Small businesses still find big banks to be reluctant lenders
The TV commercials are heartwarming — Richard and Gloria Pink, sitting in their busy hot-dog stand on La Brea Avenue, remember how Bank of America gave Richard’s parents the loan that helped them build their wiener business more than 50 years ago.
In the ad, Bank of America says it helps small businesses grow by giving them loans, which is especially important here in California, in an economy that can’t seem to catch a break.
The ad is one of many by the country’s biggest banks touting their lending records in recent months, but the reality has proved much different for business owners such as Paul Boettcher, who co-owns five Los Angeles-area restaurants, including Busby’s East and West, the Sagebrush Cantina and Ye Olde King’s Head.
Boettcher said that in the last few years he has applied for loans from dozens of banks he’s done business with in the past in hopes of opening three more restaurants. With real estate values depressed, he said it’s a great time to buy closed restaurants on the cheap. Real estate has plummeted in value, so he can buy up bankrupt places for cheap and turn them around.
But the big banks didn’t look twice at his loan documents before turning him down, said Boettcher, who has never managed a restaurant that failed.
“The smaller banks are the only ones who will even entertain the idea,” said Boettcher, a slim man with Clark Kent-style glasses and a graying soul patch.

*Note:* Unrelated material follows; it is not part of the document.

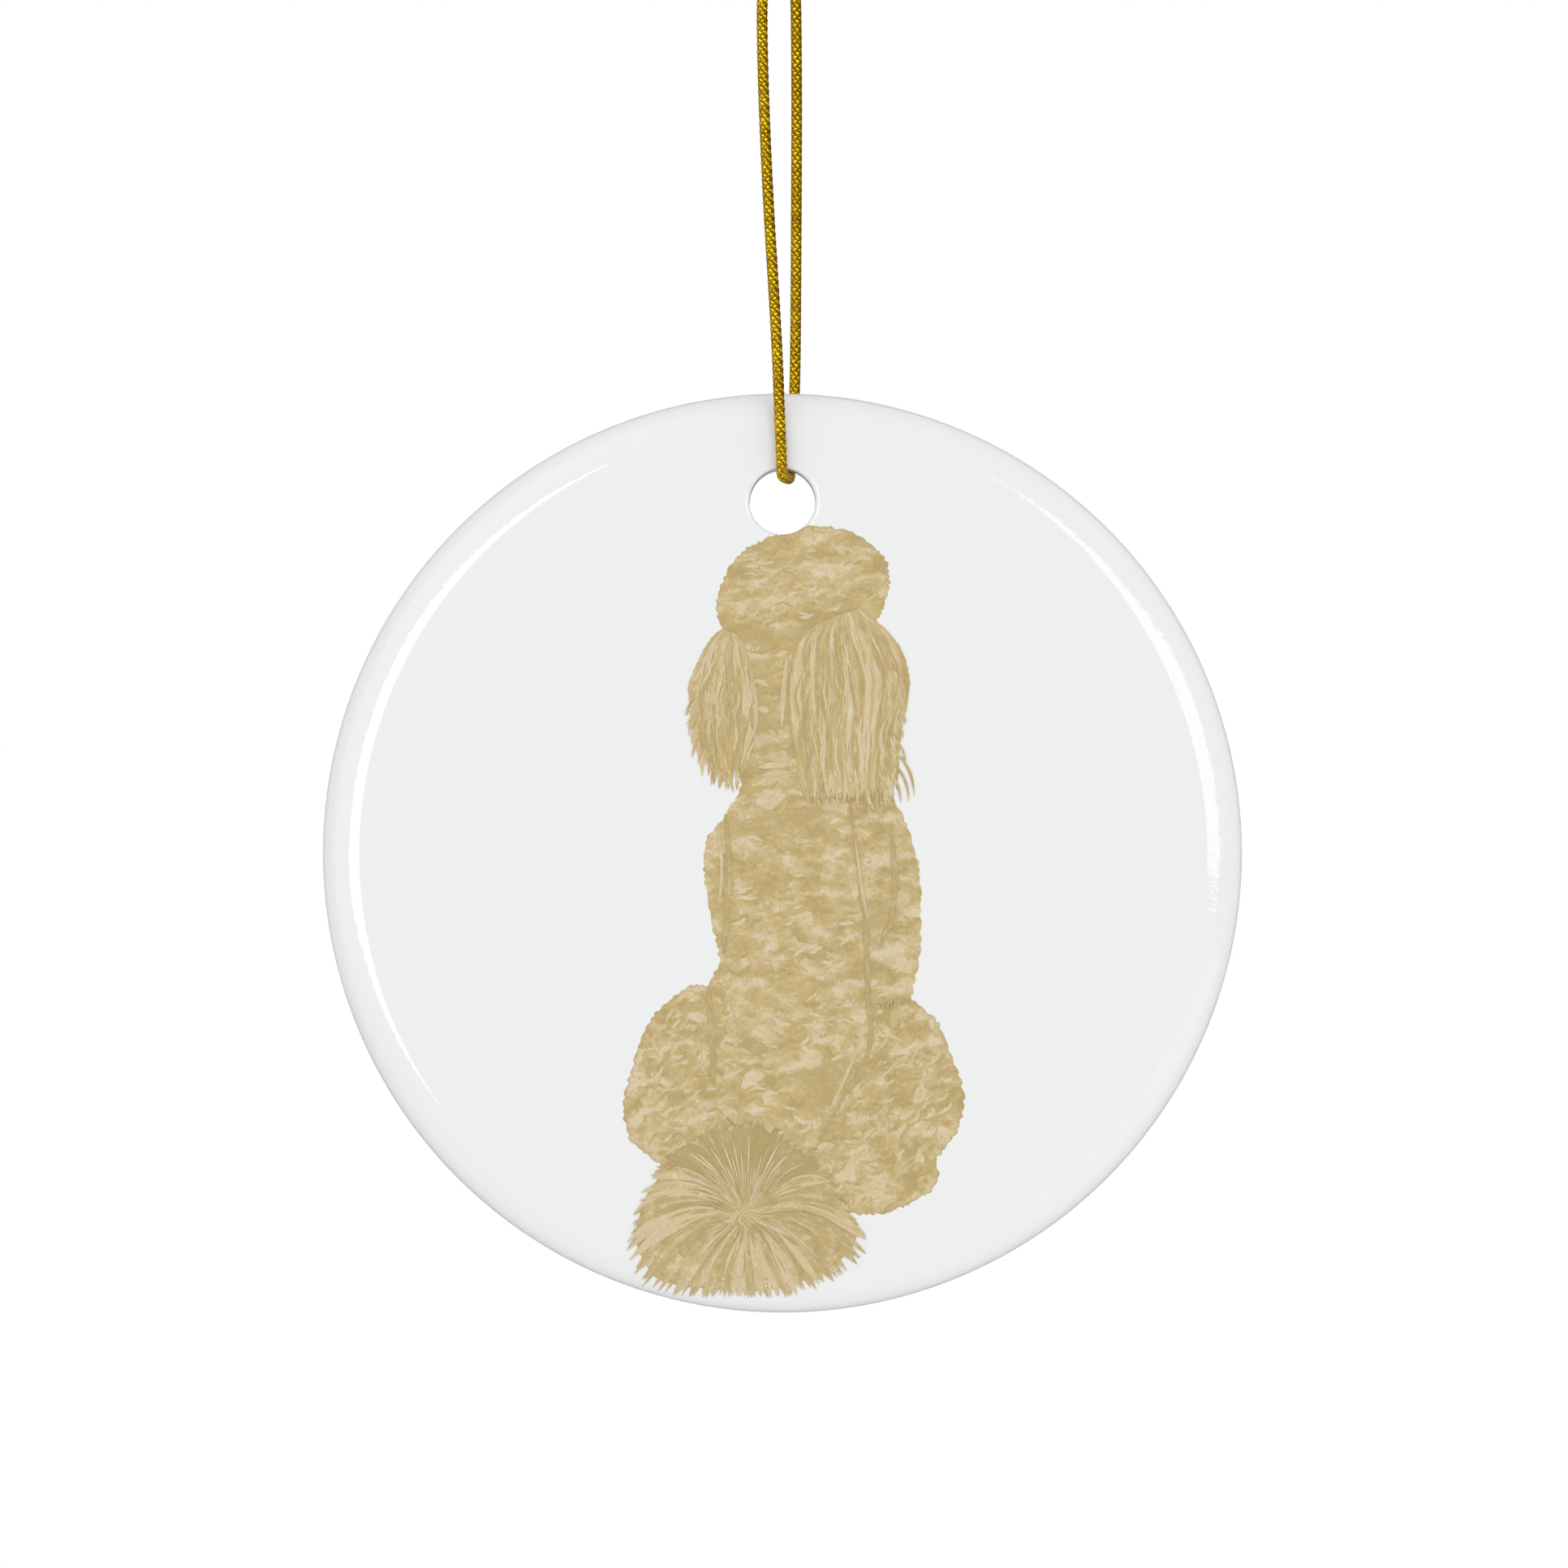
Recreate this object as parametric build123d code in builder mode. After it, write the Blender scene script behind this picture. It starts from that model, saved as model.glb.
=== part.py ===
"""Round glazed ceramic hanging ornament with a printed dog, on a loop of braided cord.

Millimetres, +Z up, +X to the right, front face towards -Y. The origin is the inside of the
loop's top, where the knot closes it and where a hook bears, so the ornament hangs below it.
"""

import os
from math import pi, radians, tan

from build123d import *

# Driving dimensions
disc_radius = 35.0
disc_thickness = 4.0
front_round = 3.0  # pillowed front edge of the disc
back_round = 1.0
glaze = 0.1  # thickness of the glaze layer that carries the picture
hang_height = 72.0  # from the disc's centre up to the hang point
hole_radius = 2.5
hole_height = 26.65  # of the hole's centre above the disc's centre
hole_round = 0.33  # rounded lip of the hole on both faces
cord_radius = 0.4
edge_bend = 0.9  # centreline radius where the taut cord turns over the hole's lip
twist_height = -24.0  # the cord's two halves meet here
twist_gap = 0.2
knot_width = 3.0
knot_height = 3.4

half = disc_thickness / 2
disc_z = -hang_height
hole_z = disc_z + hole_height
disc_axis = Axis((0, 0, disc_z), (0, 1, 0))
hole_axis = Axis((0, 0, hole_z), (0, 1, 0))
disc_section = Plane.XY.offset(disc_z)  # half profiles: distance from the axis, then depth
hole_section = Plane.XY.offset(hole_z)
face = Plane(origin=(0, 0, disc_z), x_dir=(1, 0, 0), z_dir=(0, -1, 0))  # looks at the front

os.makedirs("parts", exist_ok=True)


def fillet_radii(points, bends):
    """One radius for each inner point: the bend given there, or as large as the two runs allow."""
    places = [Vector(*p) for p in points]
    radii = []
    for i in range(1, len(places) - 1):
        before = places[i] - places[i - 1]
        after = places[i + 1] - places[i]
        half_turn = radians(before.get_angle(after)) / 2
        largest = 0.45 * min(before.length, after.length) / tan(half_turn)
        radii.append(bends.get(i, largest))
    return radii


# The hole's wall with its rounded lips, as a solid to cut with
rim = hole_radius + hole_round
with BuildPart() as hole_cutter:
    with BuildSketch(hole_section):
        with BuildLine():
            Line((0, -2 * half), (rim, -2 * half))
            Line((rim, -2 * half), (rim, -half))
            CenterArc((rim, -half + hole_round), hole_round, 270, -90)
            Line((hole_radius, -half + hole_round), (hole_radius, half - hole_round))
            CenterArc((rim, half - hole_round), hole_round, 180, -90)
            Line((rim, half), (rim, 2 * half))
            Line((rim, 2 * half), (0, 2 * half))
            Line((0, 2 * half), (0, -2 * half))
        make_face()
    revolve(axis=hole_axis)

# Fired disc: flat back with a small edge round, and a front that is set back by the glaze.
# Its side wall starts with a ledge that the glaze ends on.
flat_radius = disc_radius - front_round
widest = half - back_round  # depth at which the disc is widest
with BuildPart() as ceramic_disc:
    with BuildSketch(disc_section):
        with BuildLine():
            Line((0, half), (disc_radius - back_round, half))
            CenterArc((disc_radius - back_round, widest), back_round, 90, -90)
            Line((disc_radius, widest), (disc_radius - glaze, widest))
            CenterArc((flat_radius, widest), front_round - glaze, 0, -90)
            Line((flat_radius, widest - front_round + glaze), (0, -half + glaze))
            Line((0, -half + glaze), (0, half))
        make_face()
    revolve(axis=disc_axis)
    add(hole_cutter.part, mode=Mode.SUBTRACT)
ceramic_disc.part.label = "ceramic_disc"

# The whole glaze layer, before the dyed area is taken out of it
with BuildPart() as glaze_layer:
    with BuildSketch(disc_section):
        with BuildLine():
            Line((0, -half), (flat_radius, -half))
            CenterArc((flat_radius, widest), front_round, 270, 90)
            Line((disc_radius, widest), (disc_radius - glaze, widest))
            CenterArc((flat_radius, widest), front_round - glaze, 0, -90)
            Line((flat_radius, -half + glaze), (0, -half + glaze))
            Line((0, -half + glaze), (0, -half))
        make_face()
    revolve(axis=disc_axis)
    add(hole_cutter.part, mode=Mode.SUBTRACT)

# Outline of the sitting dog, seen from behind: rounded woolly masses and a long back,
# each given by its centre, half width, half height and lean, about the disc's centre
masses = {
    "topknot": (1.5, 20.7, 6.5, 4.1, 4),
    "head": (0.5, 13.5, 4.6, 7.0, 0),
    "left_ear": (-3.8, 11.1, 3.2, 6.3, 5),
    "right_ear": (5.2, 11.7, 4.4, 7.3, 0),
    "left_haunch": (-5.4, -17.0, 6.7, 7.1, 0),
    "right_haunch": (6.9, -18.9, 6.8, 7.9, 0),
    "tail": (-2.7, -28.6, 8.9, 5.2, 0),
}
back_outline = [
    (-3.6, 5.5),
    (-5.9, -0.8),
    (-5.0, -7.8),
    (-6.0, -13.0),
    (-4.0, -25.0),
    (3.0, -26.5),
    (8.5, -22.0),
    (9.8, -10.0),
    (10.5, -3.5),
    (8.5, 4.0),
    (4.0, 8.0),
]
with BuildPart() as dog_column:
    with BuildSketch(face):
        with BuildLine():
            Spline(*back_outline, periodic=True)
        make_face()
        for x, z, half_width, half_tall, lean in masses.values():
            with Locations((x, z)):
                Ellipse(half_width, half_tall, rotation=lean)
    extrude(amount=2 * half, both=True)

# Dyed part of the glaze, flush with the white around it
with BuildPart() as dog_print:
    add(glaze_layer.part)
    add(dog_column.part, mode=Mode.INTERSECT)
dog_print.part.label = "dog_print"

with BuildPart() as front_glaze:
    add(glaze_layer.part)
    add(dog_column.part, mode=Mode.SUBTRACT)
front_glaze.part.label = "front_glaze"

# Route of the cord's centreline: down the front of the disc, through the top of the hole
# and up the back. It hangs taut, so its two strands are nearly straight.
route = [
    (-0.43, -0.05, -0.45),
    (-1.35, -0.22, -3.6),
    (-1.62, -0.52, -8.5),
    (-1.21, -1.31, -20.6),
    (-0.43, -2.10, -33.0),
    (-0.20, -2.50, -39.2),
    (-0.07, -2.50, -42.13),
    (-0.05, -2.50, -42.87),
    (-0.02, -1.97, -43.40),
    (0.09, -1.23, -43.46),
    (0.44, 1.23, -43.46),
    (0.55, 1.97, -43.40),
    (0.60, 2.50, -42.87),
    (0.66, 2.50, -42.13),
    (0.98, 2.48, -36.9),
    (1.06, 1.65, -24.6),
    (1.10, 0.84, -12.4),
    (0.98, 0.28, -4.2),
    (0.43, 0.05, -0.45),
]
lip_bends = {7: edge_bend, 8: edge_bend, 11: edge_bend, 12: edge_bend}
radii = fillet_radii(route, lip_bends)
with BuildLine() as centreline:
    FilletPolyline(*route, radius=radii)
cord_length = centreline.wire().length
print("cord radii", [round(r, 2) for r in radii])
print("cord length", round(cord_length, 2))

start = Plane(origin=route[0], z_dir=Vector(*route[1]) - Vector(*route[0]))
with BuildPart() as whole_cord:
    with BuildSketch(start):
        Circle(cord_radius)
    sweep(path=centreline.wire())
section_area = pi * cord_radius**2
print("cord volume over section times length",
      round(whole_cord.part.volume / (section_area * cord_length), 4))

# Two strands above the plane where the loop's halves twist on each other
with BuildPart() as cord_upper:
    add(whole_cord.part)
    split(bisect_by=Plane.XY.offset(twist_height + twist_gap / 2), keep=Keep.TOP)
cord_upper.part.label = "cord_upper"

with BuildPart() as cord_lower:
    add(whole_cord.part)
    split(bisect_by=Plane.XY.offset(twist_height - twist_gap / 2), keep=Keep.BOTTOM)
cord_lower.part.label = "cord_lower"

# Knot that closes the loop: a round lump standing on the hang point
knot_middle = knot_height / 2
with BuildPart() as cord_knot:
    with BuildSketch(Plane.XZ):
        with BuildLine():
            EllipticalCenterArc(
                (0, knot_middle), knot_width / 2, knot_middle, start_angle=-90, arc_size=180
            )
            Line((0, knot_height), (0, 0))
        make_face()
    revolve(axis=Axis.Z)
cord_knot.part.label = "cord_knot"

# The two cut ends that stand out of the knot's top, leaning apart
tail_root = knot_height - 0.6
left_route = [
    (-0.45, -0.1, tail_root),
    (-0.70, -0.2, tail_root + 1.7),
    (-1.35, -0.3, tail_root + 3.3),
    (-1.70, -0.2, tail_root + 5.1),
]
right_route = [
    (0.45, 0.1, tail_root),
    (0.60, 0.2, tail_root + 1.5),
    (1.20, 0.2, tail_root + 3.0),
    (2.10, 0.0, tail_root + 4.3),
]
tails = {"knot_tail_left": left_route, "knot_tail_right": right_route}
for name, tail_route in tails.items():
    tail_radii = fillet_radii(tail_route, {})
    print(name, "radii", [round(r, 2) for r in tail_radii])
    with BuildLine() as tail_line:
        FilletPolyline(*tail_route, radius=tail_radii)
    tail_start = Plane(origin=tail_route[0], z_dir=Vector(*tail_route[1]) - Vector(*tail_route[0]))
    with BuildPart() as tail:
        with BuildSketch(tail_start):
            Circle(cord_radius)
        sweep(path=tail_line.wire())
    tail.part.label = name
    export_step(tail.part, f"parts/{name}.step")

export_step(ceramic_disc.part, "parts/ceramic_disc.step")
export_step(front_glaze.part, "parts/front_glaze.step")
export_step(dog_print.part, "parts/dog_print.step")
export_step(cord_upper.part, "parts/cord_upper.step")
export_step(cord_lower.part, "parts/cord_lower.step")
export_step(cord_knot.part, "parts/cord_knot.step")
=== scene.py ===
"""Looks of a round glazed ceramic hanging ornament: the disc, its printed dog and its cord.

Metres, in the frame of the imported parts: the origin is the hang point under the knot, +Z is up
and the printed face looks towards -Y.
"""

import random
from math import cos, pi, radians, sin

import bmesh
import bpy
import numpy as np
from bpy.props import FloatProperty, FloatVectorProperty, IntProperty, PointerProperty
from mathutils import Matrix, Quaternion, Vector


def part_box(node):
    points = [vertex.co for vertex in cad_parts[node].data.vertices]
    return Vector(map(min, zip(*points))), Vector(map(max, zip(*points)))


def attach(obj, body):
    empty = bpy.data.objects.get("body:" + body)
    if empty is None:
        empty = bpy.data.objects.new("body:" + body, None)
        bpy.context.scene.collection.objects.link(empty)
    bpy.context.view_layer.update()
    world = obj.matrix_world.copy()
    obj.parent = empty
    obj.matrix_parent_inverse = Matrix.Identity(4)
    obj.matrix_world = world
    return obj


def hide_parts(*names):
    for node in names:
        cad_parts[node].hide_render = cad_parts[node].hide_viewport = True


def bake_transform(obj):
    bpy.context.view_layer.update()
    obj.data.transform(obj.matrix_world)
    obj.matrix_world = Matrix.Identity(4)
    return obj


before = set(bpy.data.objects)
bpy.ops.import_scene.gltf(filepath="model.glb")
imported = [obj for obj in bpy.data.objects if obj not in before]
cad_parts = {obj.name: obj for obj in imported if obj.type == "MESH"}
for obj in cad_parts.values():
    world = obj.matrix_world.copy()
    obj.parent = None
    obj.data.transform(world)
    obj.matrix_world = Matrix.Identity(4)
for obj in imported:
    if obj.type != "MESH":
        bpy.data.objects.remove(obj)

bl_info = {
    "name": "Ceramic Hanging Ornament",
    "version": (1, 0, 0),
    "blender": (4, 5, 0),
    "location": "View3D > Sidebar > Ornament",
    "description": "Makes the looks of a round ceramic ornament with a printed dog and a cord",
    "category": "Add Mesh",
}

MM = 0.001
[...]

Economists have put forth many reasons the nation’s economy isn’t creating many jobs. They say that businesses aren’t hiring because there’s not enough consumer demand, because jobs have been outsourced, because regulations or “uncertainty” are killing businesses’ interest in expanding.
But business owners such as Boettcher say they’re not hiring for another reason: They can’t get the money to expand. The very same banks that had loose lending practices before the recession are now too hesitant to lend.
“Banks are more comfortable making loans to large corporations, but many are flush with cash and may not need to borrow,” said Bernard Baumohl, chief global economist of the Economic Outlook Group. “Small businesses are the ones having the most difficulty.”
That doesn’t bode well for the growth of an economy in which private-sector employers play an increasingly important role as governments continue to slash payrolls. Small businesses, those with fewer than 500 people, employ half of all private-sector employees.
Loans to small businesses totaled $607 billion in the three months that ended June 30, down from $609 billion the preceding three months, according to data from the Small Business Administration. In Los Angeles, banks have made 2,477 loans to small businesses so far this year; in all of 2007, they made 6,194 loans.
“There’s still not an incentive for banks to lend,” said banking analyst Nancy Bush, a contributing editor to SNL Financial. “You can have very good financials, and they are still very reticent.”
Some banks say they are being more cautious than they were four years ago, and with good reason. Then, they say, the economy was booming, and new businesses didn’t have trouble making money and repaying loans. Now, many small businesses are on shaky footing. Some have gone deeply into debt.
“We are obviously trying to approve every applicant we can,” said Marc Bernstein, executive vice president of Wells Fargo’s Small Business Segment. “But is it harder to get a loan than it was four or five years ago? Of course, and that’s the way it should be.”
Wells Fargo lent $3.3 billion to small businesses in the third quarter, up 0.6% from the same period last year.
It’s fallen on smaller banks and alternative lenders to fill the gap. Approval of small-business financing requests by small banks and non-bank lenders grew to its highest level of the year in October, according to a survey of 1,000 loan applications on Biz2Credit.com, a small-business loan broker in New York. Loan approvals increased to 46.3%, from 45.1% the month before. The approval rate from big banks: 9.3%, down from 12.8% in January.
Glenoaks Imaging Professionals in Glendale eventually turned to a small bank after getting turned down for a loan 19 times, said Ashley Shakhbandaryan, director of operations.
“It’s a horrible process,” said Shakhbandaryan, who was seeking a $150,000 loan to buy an MRI machine.
Ed Czajka, chief financial officer of Preferred Bank in Los Angeles, said that small banks like his are willing to consider loans for relatively small amounts of money — something bigger banks might not want to spend time on.
“A lot of these smaller loans fall below the radar screen of a lot of large banks. They don’t want to deal with a credit of that size,” he said. “But our loan pipeline is pretty healthy right now, and we are finding a lot of good transactions out there.”
It is Czajka’s bank that is now considering giving Paul Boettcher the loan he’s sought for so long. Boettcher is relieved that money and a new business may finally be on the horizon. But he knows that these days, nothing is certain until there’s money in the bank.
After all, the same bank turned him down last year, he said.
“You never know,” he said. “They haven’t signed anything yet.”